Suburban South London is just as much London as Hyde Park, Harrods and Oxford Street and the people who grew up there, even if they didn’t spend much time gawping at the wonders up town, are definitely Londoners with all the arrogance that coming from England’s capital - damn it, the Empire’s Capital - gives a man. Our dads were doing great work running everything because, if you live in London, that’s obviously what dads do.
Today, I read too often, London is not what it was. Some, often gratingly unpleasant people, say things like ’London has fallen’ because they don’t much like the skin colour of recent arrivals in the city. Others rightly bemoan the dirty streets, crime and tell us how impersonal the whole town has become. And the rents and house prices. My dad bought the house in Shirley for a few thousand pounds and the bigger house on the edge of Penge for a few thousand pounds more. Today those same houses would cost you half a million and a couple of million respectively. If anything is wrong with London, it isn’t immigration or even crime, it is that nobody can afford to settle there, raise a family and rebuild the sort of communities we had in the city’s suburbs back in the 60s.

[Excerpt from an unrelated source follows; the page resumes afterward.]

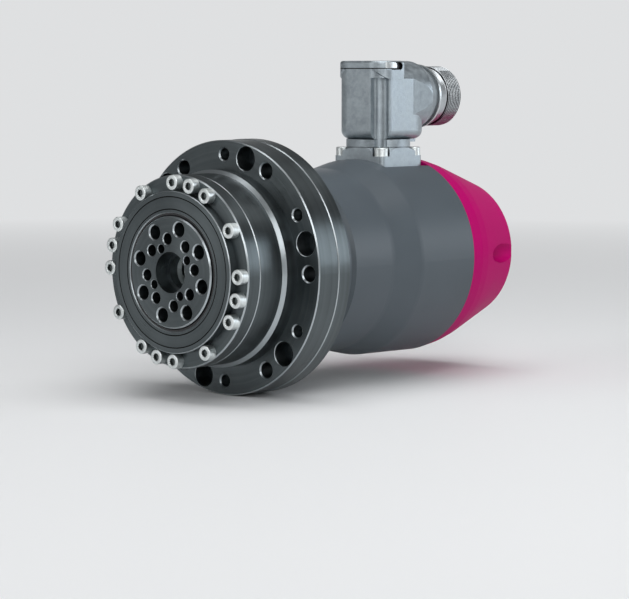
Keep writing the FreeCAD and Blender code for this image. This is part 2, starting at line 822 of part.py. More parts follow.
def clamp_screws():
    screw = cap_screw(M25["shank_r"], clamp_screw_length, M25["head_r"], clamp_head_height, M25["socket"])
    screw = screw.rotated(CENTRE, UP, 180).translated(Vector(0, clamp_rear_y, 0))
    return group(ring_of(at_radius(screw, clamp_screw_circle_r), clamp_screw_count, output_angle))


def wave_cam():
    cam = Part.Face(ellipse_wire(cam_r, wave_height, cam_front_y)).extrude(MOTOR_SIDE * cam_length)
    return cam.cut([rod(nose_shaft_r, cam_front_y, cam_rear_y), wave_key()])


def wave_key():
    return block(-key_size / 2, key_size / 2, wave_y - key_length / 2, wave_y + key_length / 2,
                 nose_shaft_r - key_size / 2, nose_shaft_r + key_size / 2)


def cam_clip():
    """Retaining ring that keeps the cam on the shaft."""
    inner_r = nose_shaft_r - clip_groove
    return tube(inner_r, inner_r + clip_width + clip_groove, cam_front_y - clip_length, cam_front_y)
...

There used to be three Londons. The London of work, the tourists’ London, and the London of life. I was brought up in the last of these. Going to the Jewel Tower that day in the 1960s was a glimpse of the tourists’ view. And the suited men discussing politics in our front room showed me the first London. For most Londoners, the city isn’t about work though, it’s about the things you cram into the times you’re not working. And for most of us this wasn’t done in the bars and restaurants of the West End let alone the tourist attractions, but in altogether plain places often sneered at by the great and good, London’s suburbs. It may not be so true in today’s expensive, precarious city but my generation of Londoners are, near all of us, suburban boys and girls. And none the worse for that.
The sons of the suburbs were carefully bred
And quite unaccustomed to strife;
The lessons they learned in the books they had read
Had taught them the value of life.
I grew up in Sidcup and Bexley and went shopping in Bromley. I loved those towns but they never felt like London to me. London was the pigeons in Trafalgar Square when you got off the train at Charing Cross Station. It was the museums on Exhibition Road. It was the pelicans in St James' Park.

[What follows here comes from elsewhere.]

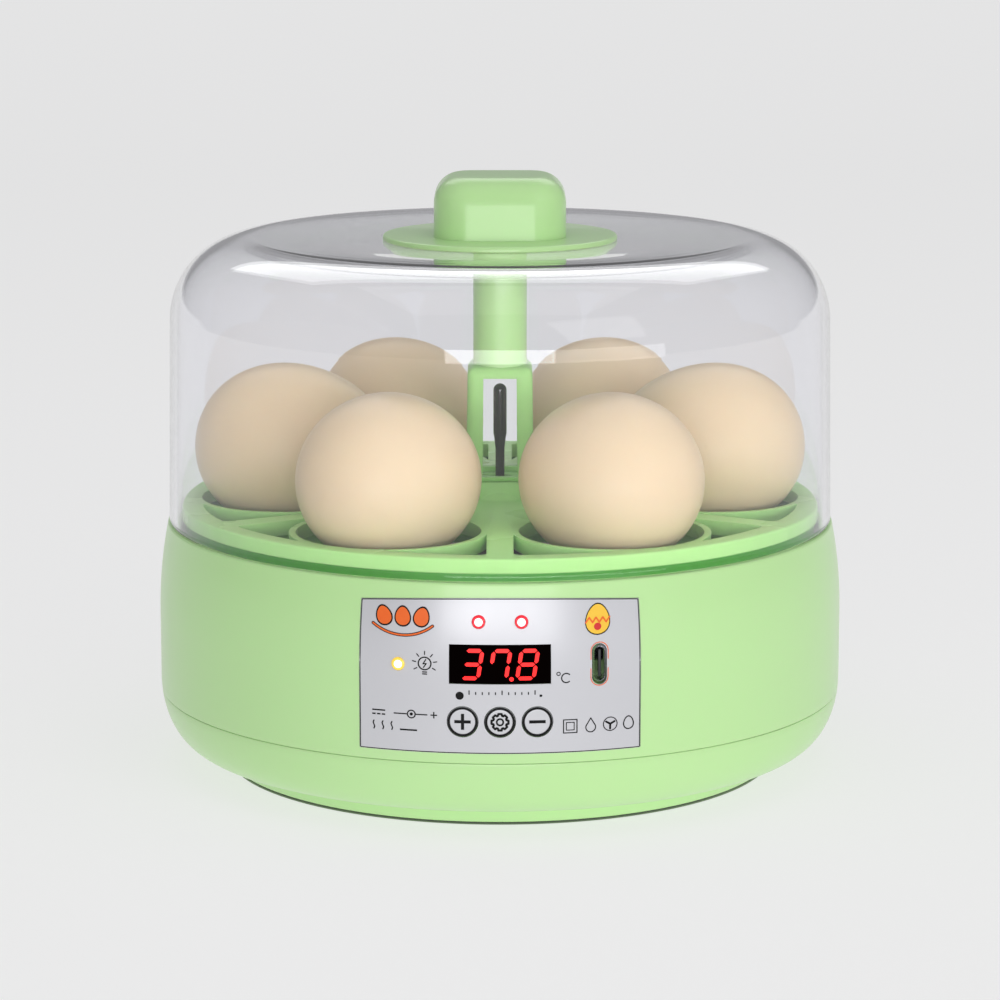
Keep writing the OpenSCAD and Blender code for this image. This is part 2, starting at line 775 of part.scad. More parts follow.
module egg_front_right() { egg(30); }
module egg_right() { egg(90); }
module egg_rear_right() { egg(150); }
module egg_rear_left() { egg(210); }
module egg_left() { egg(270); }
module egg_front_left() { egg(330); }

base_shell();
bottom_shell();
rubber_feet();
case_screws();
inner_pan();
heater_ring();
heater_clips();
fan_frame();
fan_rotor();
fan_grille();
fan_screws();
control_board();
board_screws();
board_chips();
alarm_sounder();
display_module();
display_window();
tact_switches();
alarm_lamps();
lamp_indicator();
usb_socket();
usb_tongue();
control_label();
temperature_probe();
probe_grommet();
probe_lead();
fan_lead();
heater_leads();
key_plus();
key_set();
key_minus();
egg_tray();
sensor_cage();
dome_cover();
lid_knob();
knob_flange();
stem_tube();
stem_screw();
egg_front_right();
egg_right();
egg_rear_right();
egg_rear_left();
egg_left();
egg_front_left();
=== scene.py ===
"""An egg incubator for six eggs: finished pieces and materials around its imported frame."""

import logging
import math
from dataclasses import dataclass, field
from enum import Enum
from typing import Callable, Iterable, Sequence

import bpy
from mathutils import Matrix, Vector


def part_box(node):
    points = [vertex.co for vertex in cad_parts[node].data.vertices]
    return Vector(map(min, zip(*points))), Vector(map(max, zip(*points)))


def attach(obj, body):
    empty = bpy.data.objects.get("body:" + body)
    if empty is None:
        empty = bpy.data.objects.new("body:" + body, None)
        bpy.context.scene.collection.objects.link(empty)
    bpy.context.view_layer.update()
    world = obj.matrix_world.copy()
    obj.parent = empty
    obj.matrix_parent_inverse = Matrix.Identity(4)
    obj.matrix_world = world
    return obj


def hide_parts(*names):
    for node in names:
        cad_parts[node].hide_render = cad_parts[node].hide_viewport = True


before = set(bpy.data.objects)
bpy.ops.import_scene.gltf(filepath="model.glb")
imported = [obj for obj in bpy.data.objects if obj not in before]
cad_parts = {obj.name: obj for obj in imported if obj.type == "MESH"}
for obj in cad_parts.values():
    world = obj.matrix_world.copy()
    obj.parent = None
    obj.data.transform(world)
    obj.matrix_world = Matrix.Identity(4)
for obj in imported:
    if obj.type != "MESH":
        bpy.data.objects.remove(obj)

LOG = logging.getLogger("incubator")
MM = 0.001
FULL_TURN = 2 * math.pi
Point = tuple[float, float]
Place = tuple[float, float, float]
Colour = tuple[float, float, float, float]
Piece, Face, Paint = bpy.types.Object, bpy.types.MeshPolygon, bpy.types.Material
Tree, Node, Socket = bpy.types.NodeTree, bpy.types.Node, bpy.types.NodeSocket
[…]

When I started work, I lived in the East End and worked in the City. London was the DLR into town and the walk along the South Embankment. It was a Guinness in the Hole in the Wall at Waterloo Station and Brick Lane Market on a Sunday Morning.
§I lived in the USA for 25 years. I loved it there, but there is nowhere quite like London. I was there last weekend: a walk across the Putney Bridge; breakfast on the Kings Road; and watching the ducks in the Serpentine.
I have fond memories of my childhood in the suburbs, but they are not special to me like my memories of London.
What a lovely read! I moved to se13 nearly a quarter of a century ago. From the south coast perspective everything inside the M25 was London, so it was quite mystifying that my new colleagues from Bromley, Petts Wood and Beckenham viewed anything from zone 3 to the centre as foreign territory.